Note that the area under the nth function is equal to the number of chips in the dish after God’s nth “move” of putting chips in & taking them out, and that the numbers on the chips in the dish after the nth move are the integers in the interval where f(n) equals 1. As n approaches infinity (increases without bound), the area under the function (equivalent to the number of chips in the dish) approaches infinity (since it always equals n). Now, you can’t name any number where the function is nonzero (maybe you could say that it’s nonzero on the interval from infinity to twofinity, but that would be nonsense), but the area does not suddenly become 0 (i.e. no chips in the dish).

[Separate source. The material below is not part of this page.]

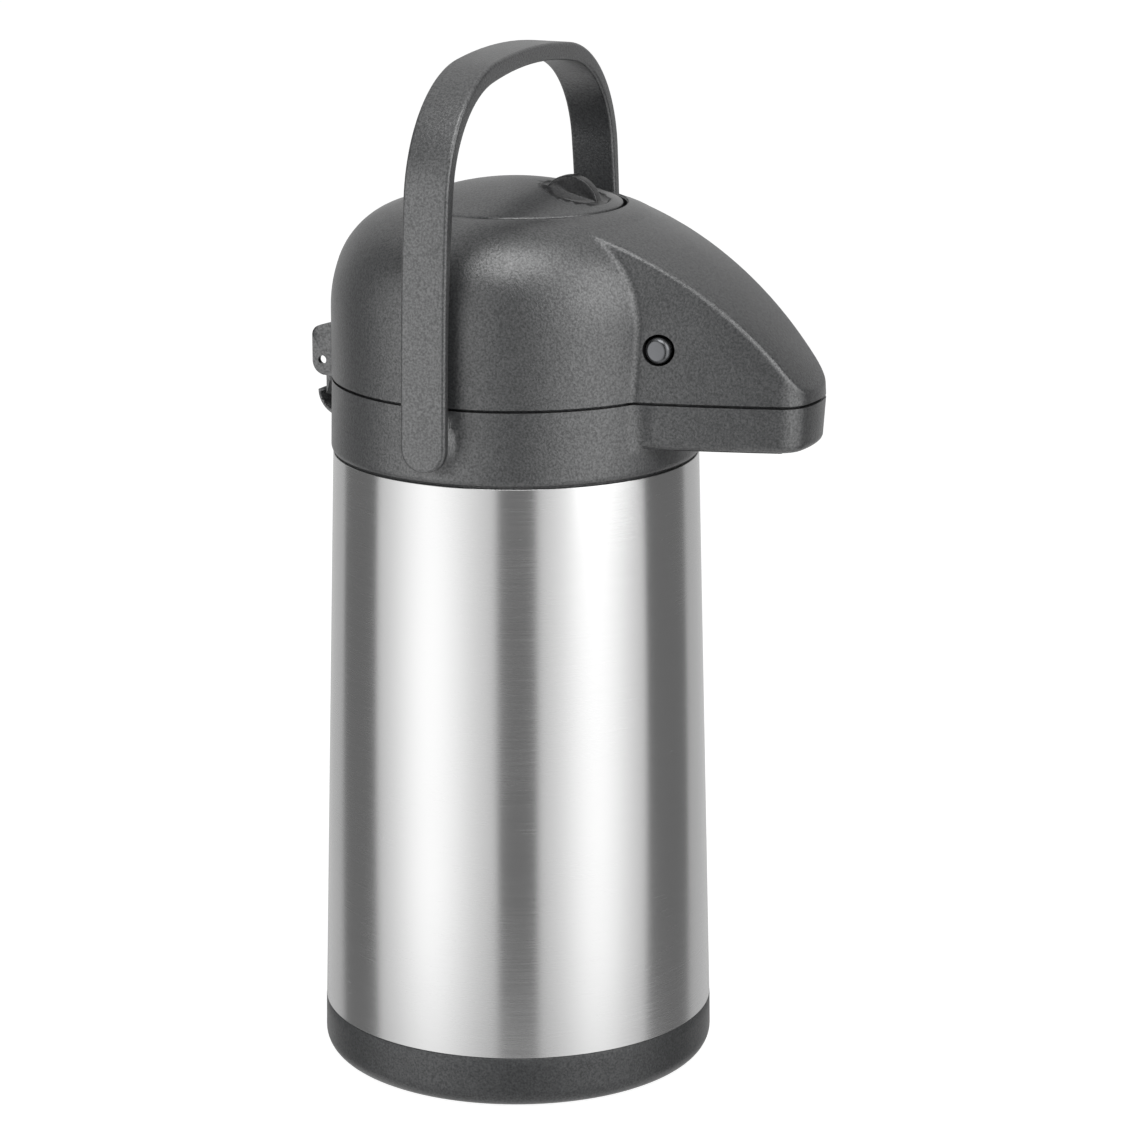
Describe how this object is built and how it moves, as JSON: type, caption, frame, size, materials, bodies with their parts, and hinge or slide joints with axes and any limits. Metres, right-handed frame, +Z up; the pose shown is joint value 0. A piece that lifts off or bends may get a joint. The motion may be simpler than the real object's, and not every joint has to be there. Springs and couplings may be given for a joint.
{
  "type": "airpot",
  "caption": "Pump vacuum jug with a brushed steel body, hinged dark lid with a beak spout, press plate with lock knob, side release buttons and a swinging strap handle.",
  "frame": {"origin": "centre of the flat resting face under the base, on the jug's axis", "axes": "+Z up along the jug's axis, +X towards the spout, +Y to the jug's left side"},
  "size_m": [0.2236, 0.1786, 0.4317],
  "materials": {
    "charcoal_plastic": "fine satin grain",
    "black_plastic": "satin",
    "inner_plastic": "satin",
    "steel_casing": "fine brushing around the body",
    "steel_flask": "satin",
    "steel_hardware": "plain",
    "seal_rubber": "silicone",
    "bellows_rubber": "soft, translucent",
    "tube_plastic": "smooth",
    "button_plastic": "smooth"
  },
  "bodies": {
    "jug": {"base_cup": "charcoal_plastic", "base_cap": "black_plastic", "flask_cushion": "seal_rubber", "outer_casing": "steel_casing", "flask_outer_wall": "steel_flask", "flask_inner_wall": "steel_flask", "neck_gasket": "seal_rubber", "mouth_ring": "inner_plastic", "collar": "charcoal_plastic", "riser_tube": "tube_plastic", "riser_seal": "seal_rubber", "discharge_pipe": "tube_plastic", "spout_nozzle": "black_plastic", "spout_cover": "black_plastic", "cover_screws": "steel_hardware", "hinge_pin": "steel_hardware"},
    "handle": {"handle": "charcoal_plastic", "handle_pin_left": "black_plastic", "handle_pin_right": "black_plastic"},
    "lid": {"lid_shell": "charcoal_plastic", "lid_underplate": "inner_plastic", "lid_screws": "steel_hardware", "lid_gasket": "seal_rubber", "check_valve": "seal_rubber", "bellows": "bellows_rubber", "return_spring": "steel_hardware"},
    "press_plate": {"press_plate": "charcoal_plastic", "pump_head": "inner_plastic"},
    "lock_knob": {"lock_knob": "black_plastic", "lock_cam": "inner_plastic"},
    "release_button_left": {"release_button_left": "button_plastic", "latch_left": "inner_plastic"},
    "release_button_right": {"release_button_right": "button_plastic", "latch_right": "inner_plastic"}
  },
  "joints": [
    {"name": "handle_swing", "type": "hinge", "parent": "jug", "child": "handle", "pos_m": [0, 0, 0.2805], "axis": [0, 1, 0], "range_deg": [-140, 140]},
    {"name": "lid_hinge", "type": "hinge", "parent": "jug", "child": "lid", "pos_m": [-0.0805, 0, 0.2925], "axis": [0, -1, 0], "range_deg": [0, 25]},
    {"name": "press_stroke", "type": "slide", "parent": "lid", "child": "press_plate", "axis": [0, 0, -1], "range_m": [0, 0.03], "stiffness_N_per_m": 300, "springref_m": -0.02, "deforming": ["bellows", "return_spring"]},
    {"name": "lock_turn", "type": "hinge", "parent": "press_plate", "child": "lock_knob", "pos_m": [0.027, 0, 0.3736], "axis": [0.2477, 0, 0.9688], "range_deg": [0, 90]},
    {"name": "release_left", "type": "slide", "parent": "lid", "child": "release_button_left", "axis": [0, -1, 0], "range_m": [0, 0.0025], "stiffness_N_per_m": 600, "springref_m": -0.002},
    {"name": "release_right", "type": "slide", "parent": "lid", "child": "release_button_right", "axis": [0, 1, 0], "range_m": [0, 0.0025], "stiffness_N_per_m": 600, "springref_m": -0.002}
  ]
}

We’re looking at this problem in two different ways - I (like god) am looking at the number of chips in the dish (or the area under the function) for finite n, and taking the limit of that as the number of moves approaches infinity. You (like jesus) are looking at the particular chips in the dish (or the nth function) and taking a limit of that as n goes to infinity, and then looking at the area under that. In that case, the function approaches the function f that is equal to 0 everywhere, so the area under it is equal to zero. But when you switch between these perspectives, you’re interchanging limits, and you aren’t always allowed to do that without changing the answer. This is one of the cases where you can’t do it.

So, in a way, we’re both right. But, though it may be ok to just say that the two different limits have different values when you’re looking at functions, it’s harder to say that in the case of a concrete situation like this. You have to wonder, in this case, what interpretation fits the problem posed (i.e. which limit to take first). Since we’re only looking at the number of chips in the dish, I see no reason to go through the intermediary of the numbers on the chips - just count. And when you count, God has infinitely many chips in the dish after 2 hours.

Name one.

:smiley: Cabbage, you are simply the best!